Posted by: birdmaddgirl | 4 February 2010

On Self-Care

i am currently, as a friend likes to say, “all over the map.” although i need to write about my wonderful Mexico retreat experience, what’s weighing me down at the moment is the sheer amount of time commitments i’ve crammed into my first week back. (note: i am almost incapable of saying no to time with friends. it’s something that puts a strain on my life, but i’m not sure it’s something i want to change. i’m also nearly incapable to slowing myself down.)

so there’s my regular 9-5 (which lets not even talk about how nuts that is right now) plus 2 hours of commuting time whenever i leave the house. i’ve got extra BBY shifts because of swaps for my travels, am taking classes at Emerson for a copyediting certification, have started my regular semester (2 classes) at Harvard, have a bunch of plans revolving around the birthday of one of my nearest-and-dearest, and still have swim class. plus i need to do homework and am utterly neglecting housework and writing work and language work.

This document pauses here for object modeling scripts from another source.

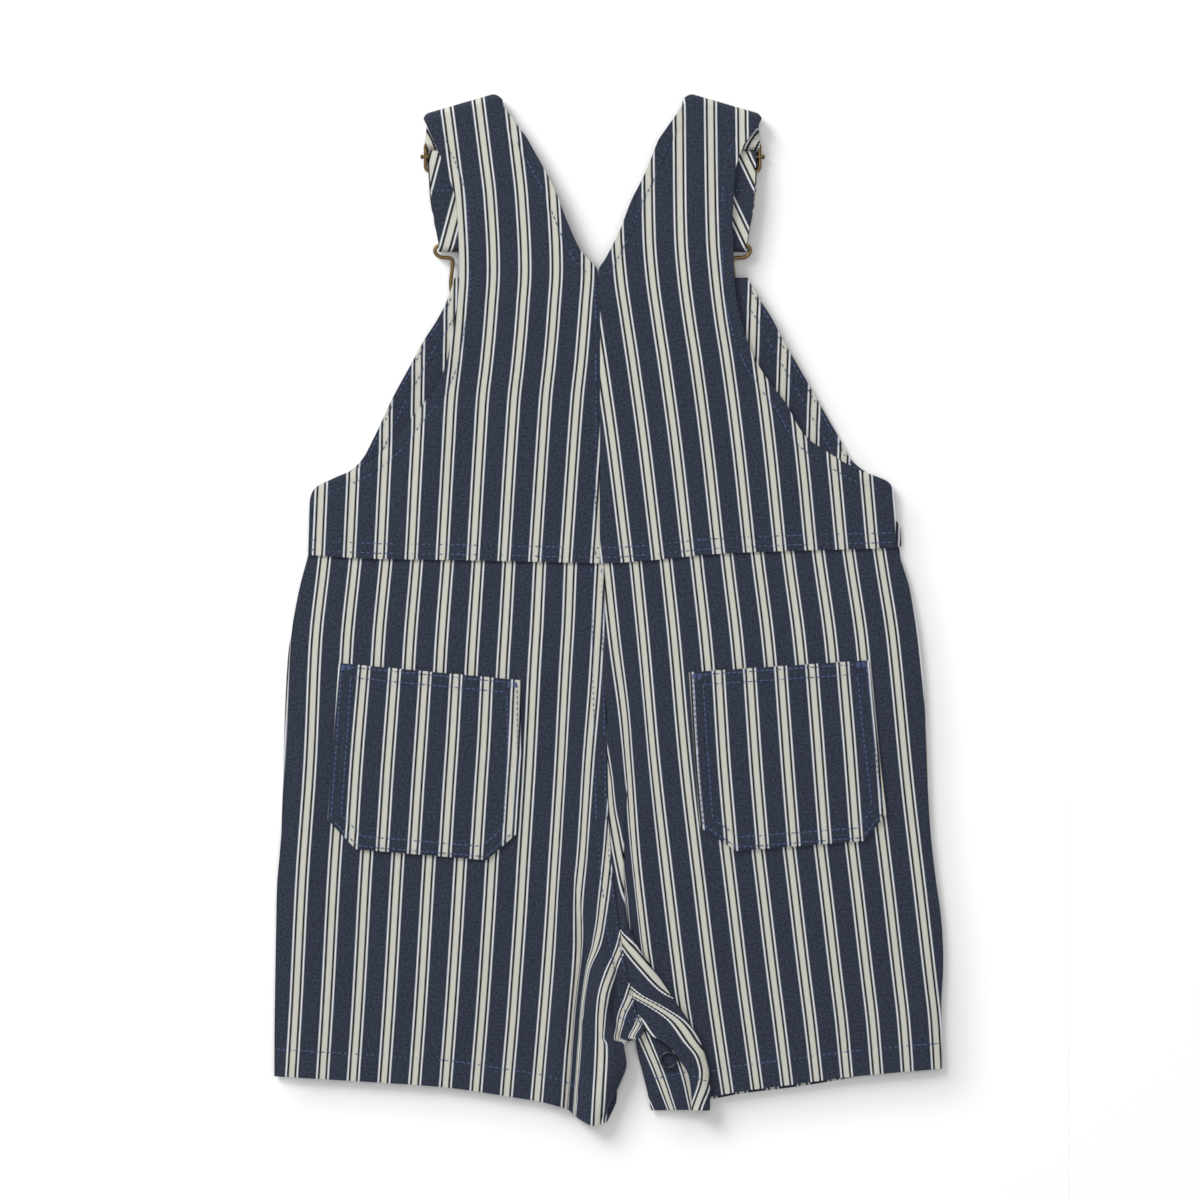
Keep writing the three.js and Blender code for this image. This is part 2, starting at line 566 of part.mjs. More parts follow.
// Button: a shallow cap, face down, with a neck up to the bib
function bibButton(side) {
  const { radius, headHeight, neckRadius, top, y } = BUTTON;
  const profile = [
    [0, 0], [radius - 1.2, 0], [radius, 0.7], [radius, headHeight - 0.5], [radius - 0.8, headHeight],
    [neckRadius, headHeight], [neckRadius, top], [0, top],
  ].map(([r, z]) => new THREE.Vector2(r, z));
  const geometry = new THREE.LatheGeometry(profile, 20);
  geometry.rotateX(Math.PI / 2).translate(GARMENT_AXIS + side * HOOK.x, y, 0);
  return joined(geometry);
}

// Ring of the snap, tilted with the cloth under it
function ringSnap() {
  const { x, y, radius, wire, tilt } = RING_SNAP;
  const row = (column) => lookUp(PLACKET, "leftY", y, column);
  const s = (x - row("leftX")) / (row("rightX") - row("leftX"));
  const cloth = mix(PLACKET_LOW, row("rightZ"), ease(s)) + TWILL / 2;
  return new THREE.TorusGeometry(radius, wire, 8, 24)
    .rotateY(-tilt)
    .translate(x, y, cloth + wire + SEAM_GAP + radius * Math.sin(tilt) * 0.6);
}
const cloth = new THREE.MeshStandardMaterial({ color: 0x363c4b, roughness: 0.9, metalness: 0 });
const brass = new THREE.MeshStandardMaterial({ color: 0x6e5a3a, roughness: 0.45, metalness: 1 });
const darkMetal = new THREE.MeshStandardMaterial({ color: 0x3a372f, roughness: 0.5, metalness: 1 });

const overalls = new THREE.Group();
function add(name, geometry, material) {
  const mesh = new THREE.Mesh(geometry, material);
  mesh.name = name;
  overalls.add(mesh);
}

add("back_bib_left", backBib(BACK_BIB_LEFT, -1), cloth);
add("back_bib_right", backBib(BACK_BIB_RIGHT, 1), cloth);
add("front_bib", frontBib(), cloth);
add("back_leg_left", backShorts(BACK_LEFT, HEM_LEFT, "leg"), cloth);
add("back_leg_right", backShorts(BACK_RIGHT, HEM_RIGHT, "seam"), cloth);
add("front_leg_left", frontShorts(FRONT_LEFT, HEM_LEFT), cloth);
add("front_leg_right", frontShorts(FRONT_RIGHT, FRONT_HEM_RIGHT), cloth);
add("back_pocket_left", pocket(POCKET_LEFT), cloth);
add("back_pocket_right", pocket(POCKET_RIGHT), cloth);
add("snap_placket", placket(), cloth);
for (const [name, side] of [["left", -1], ["right", 1]]) {
  add("slider_" + name, slider(side), brass);
  add("hook_" + name, hook(side), brass);
  add("bib_button_" + name, bibButton(side), brass);
}
add("ring_snap", ringSnap(), darkMetal);

export default overalls;
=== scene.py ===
# %% [markdown]
# Kids' bib overalls with short legs, laid flat with the back up. Lengths in the tables are millimetres, as a
# pattern cutter writes them, and one helper turns them into metres. The frame holds the solids at their real size,
# and each piece of cloth here is a finer sheet on the same outline.

# %% Frame
import math

import bmesh
import bpy
import numpy as np
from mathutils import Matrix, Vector
from mathutils.bvhtree import BVHTree


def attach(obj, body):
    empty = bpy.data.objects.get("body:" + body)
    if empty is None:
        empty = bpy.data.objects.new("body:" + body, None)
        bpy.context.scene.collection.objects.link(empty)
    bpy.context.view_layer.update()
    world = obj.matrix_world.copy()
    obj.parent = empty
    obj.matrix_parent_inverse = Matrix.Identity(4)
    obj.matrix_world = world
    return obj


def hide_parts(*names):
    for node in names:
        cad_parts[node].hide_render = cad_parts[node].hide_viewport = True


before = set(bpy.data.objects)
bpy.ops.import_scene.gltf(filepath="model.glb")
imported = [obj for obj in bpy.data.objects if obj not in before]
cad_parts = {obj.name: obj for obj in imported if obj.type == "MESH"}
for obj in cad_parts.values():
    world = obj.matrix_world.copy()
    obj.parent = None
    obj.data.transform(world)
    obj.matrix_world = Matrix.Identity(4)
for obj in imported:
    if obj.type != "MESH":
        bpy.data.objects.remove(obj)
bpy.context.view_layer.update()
MM = 0.001

# %% [markdown]
# The photograph looks straight down on the garment. A long lens far above keeps the outline free of perspective.
# The floor is plain and nearly white, a soft lamp stands at the upper left, so the garment's real shadow falls to the
# lower right, and a pale world fills it. A painted shadow in the floor's colour, made further down, widens that
# shadow.

# %% Camera, floor and light
FIELD = 0.600  # what the frame's 1200 pixels show of the floor
LENS, SENSOR = 120.0, 36.0
VIEW_CENTRE = (-0.0045, 0.00425)
CAMERA_HEIGHT = FIELD * LENS / SENSOR

bpy.ops.object.camera_add(location=(*VIEW_CENTRE, CAMERA_HEIGHT), rotation=(0, 0, 0))
camera = bpy.context.object
camera.name = "camera"
camera.data.lens = LENS
camera.data.sensor_width = SENSOR
bpy.context.scene.camera = camera


def area_lamp(name, place, size, power, aim=(0.0, 0.0, 0.0)):
    bpy.ops.object.light_add(type="AREA", location=place)
    lamp = bpy.context.object
    lamp.name = name
    lamp.data.size = size
    lamp.data.energy = power
    lamp.rotation_euler = (Vector(aim) - Vector(place)).to_track_quat("-Z", "Y").to_euler()
    return lamp


area_lamp("key", (-1.5, 1.6, 1.35), 1.1, 52.0)
area_lamp("overhead", (0.2, 0.1, 2.8), 2.4, 29.0)

scene = bpy.context.scene
scene.view_settings.view_transform = "Standard"
scene.world = bpy.data.worlds.new("studio")
scene.world.use_nodes = True
scene.world.node_tree.nodes["Background"].inputs["Color"].default_value = (1.0, 1.0, 1.0, 1.0)
scene.world.node_tree.nodes["Background"].inputs["Strength"].default_value = 0.42

bpy.ops.object.select_all(action="DESELECT")
bpy.ops.mesh.primitive_plane_add(size=6.0, location=(0, 0, -0.0002))
floor = bpy.context.object
floor.name = "floor"

# %% [markdown]
# Every material is a set of nodes. This helper starts one, and the next ones write node chains in a readable way.


# %% Node helpers
class Recipe:
    """A material and a short way to add nodes to it and join them."""

    def __init__(self, name):
        self.material = bpy.data.materials.new(name)
        self.material.use_nodes = True
        self.tree = self.material.node_tree
        self.shader = self.tree.nodes["Principled BSDF"]

    def node(self, kind, **inputs):
        made = self.tree.nodes.new(kind)
        for key, value in inputs.items():
            self.feed(made, key, value)
        return made

    def feed(self, node, key, value):
        socket = node.inputs[int(key[1:])] if key[0] == "i" and key[1:].isdigit() else node.inputs[key]
        if isinstance(value, bpy.types.NodeSocket):
            self.tree.links.new(value, socket)
        else:
            socket.default_value = value

    def math(self, operation, *values):
        made = self.node("ShaderNodeMath")
        made.operation = operation
        for k, value in enumerate(values):
            self.feed(made, f"i{k}", value)
        return made.outputs[0]

    def mix(self, factor, a, b, blend="MIX"):
        made = self.tree.nodes.new("ShaderNodeMix")
        made.data_type = "RGBA"
        made.blend_type = blend
        self.feed(made, "i0", factor)
        self.feed(made, "i6", a)
        self.feed(made, "i7", b)
        return made.outputs[2]

    def noise(self, vector, scale, detail=3.0):
        return self.node("ShaderNodeTexNoise", Vector=vector, Scale=scale, Detail=detail).outputs[0]

    def bump(self, height, strength, distance, normal=None):
        made = self.node("ShaderNodeBump", Height=height, Strength=strength, Distance=distance)
        if normal is not None:
            self.feed(made, "Normal", normal)
        return made.outputs[0]


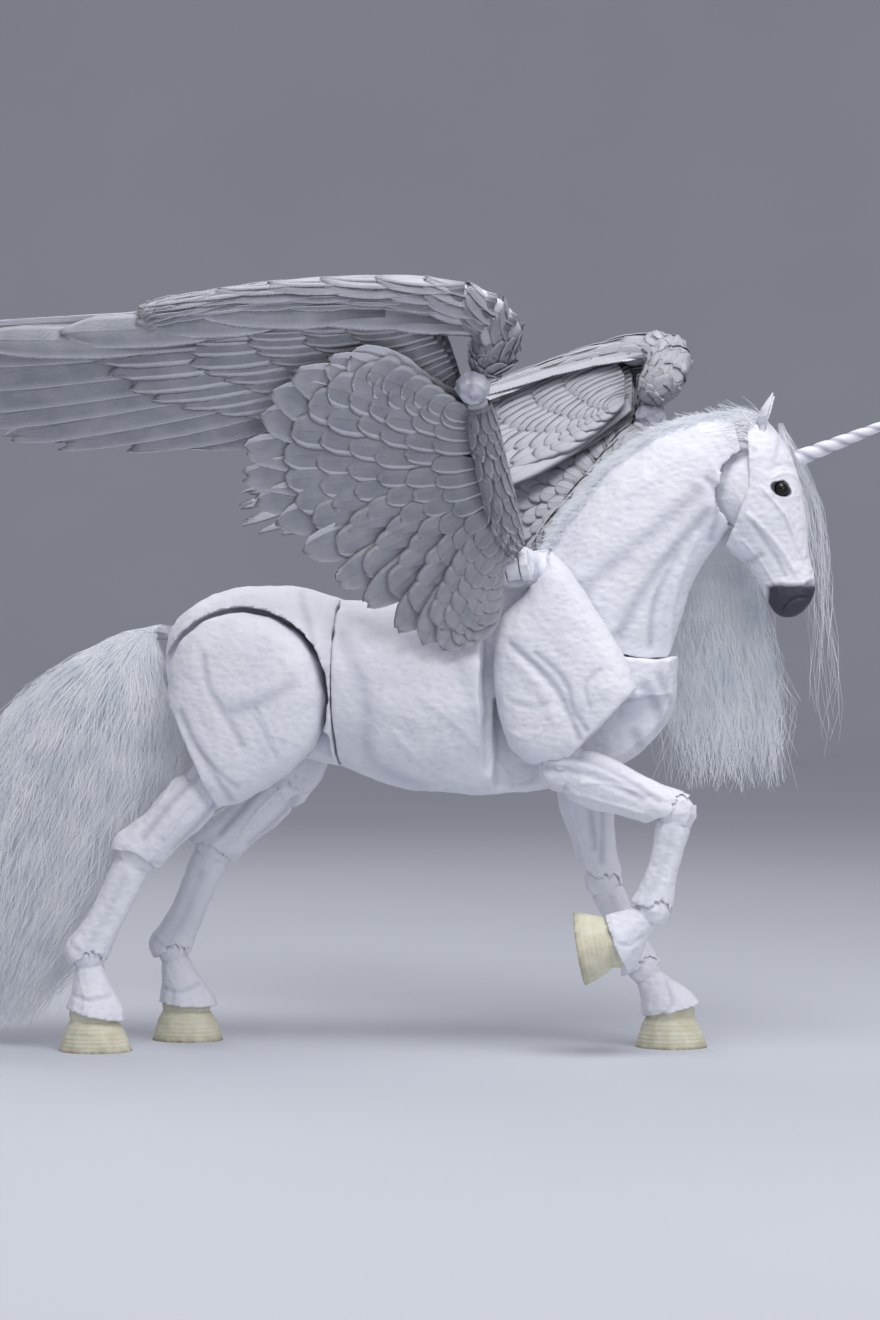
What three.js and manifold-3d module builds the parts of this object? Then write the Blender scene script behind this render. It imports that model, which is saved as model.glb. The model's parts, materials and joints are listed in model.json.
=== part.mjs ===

so i’ve completely wrecked my schedule this week. i’m worried that i’ll get sick because i’m not home to wind down so i’m not sleeping enough, and i’m not home to cook so i’m not eating well. this is a time when i clearly need to be taking better care of myself, and it’s not happening. ack!

any tricks for self-care when you’ve over-booked yourself like woah? the best i’ve got is that i need to crock pot myself a meal while i’m asleep, but i haven’t even had a chance to go to the store and get ingredients. i’m promising myself that, no matter what, i’m at least steaming some kale tonight. kale, please save me from myself!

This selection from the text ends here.